The Last Temptation of Christ (1988)
Based on a Greek novel portraying Jesus Christ as a man fighting doubt, temptation, fear and depression, it was a human portrayal of Jesus. What made it more controversial is that when he’s on the cross, he accepts the temptation of the devil to live a normal life and forget his destiny as the son of God. He marries, has kids and grows old. As it wasn’t the ‘accepted’ story f Jesus, the film was banned in numerous countries and plenty of bible belt states in the US banned it on religious and blasphemous grounds.
Salo, or the 120 Days of Sodom (1975)
With the word ‘sodom’ right in the title, I can’t imagine why it’d be banned. This Italian-French horror art film is based on a book by the Marquis of Sade. It’s a sadistic look at group of wealthy libertines that kidnap 18 teens and subject them to sexual violence and torture. The film was banned in numerous countries for decades and finally was released in its original form in the UK in 2000.
Cannibal Holocaust (1980)
The reaction to this was was so strong, that it’s not surprising that it’s been banned. As one of the first “Found Footage” horror movies, about a fictional documentary crew shooting a movie in the Amazon, it’s pretty graphic. So graphic, that audiences thought that people were actually killed, and it was banned across 40 different countries. In fact, it’s still banned in New Zealand.

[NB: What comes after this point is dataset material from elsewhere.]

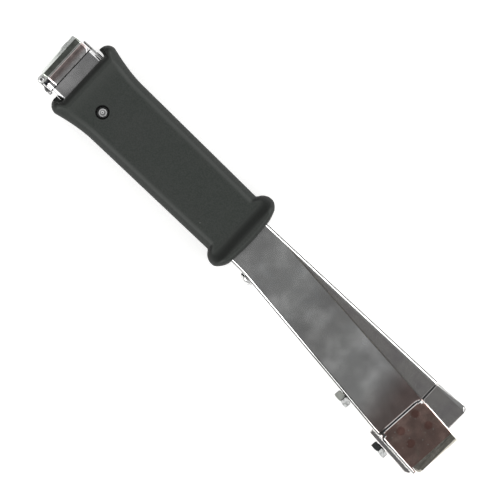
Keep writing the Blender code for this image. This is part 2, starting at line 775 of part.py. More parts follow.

The Wolf of Wall Street (2013)
You’d think that there’d be very little to take offence to in this film (other than the rampant drugs, sex and dishonesty), but Malaysia, Nepal, Zimbabwe and Kenya hated the film so much that it’s been banned there. Other countries just demanded massive cuts, that made the film make very little narrative sense.
This hilarious film was banned in a few countries due to gay themes, but that wasn’t the main reason why a lot of places said no. The most obvious reason was the Malaysian Film Censorship Board deemed it unsuitable as the plot centres around sweatshops and a model being brainwashed to assassinate their Prime Minister. That’ll do it.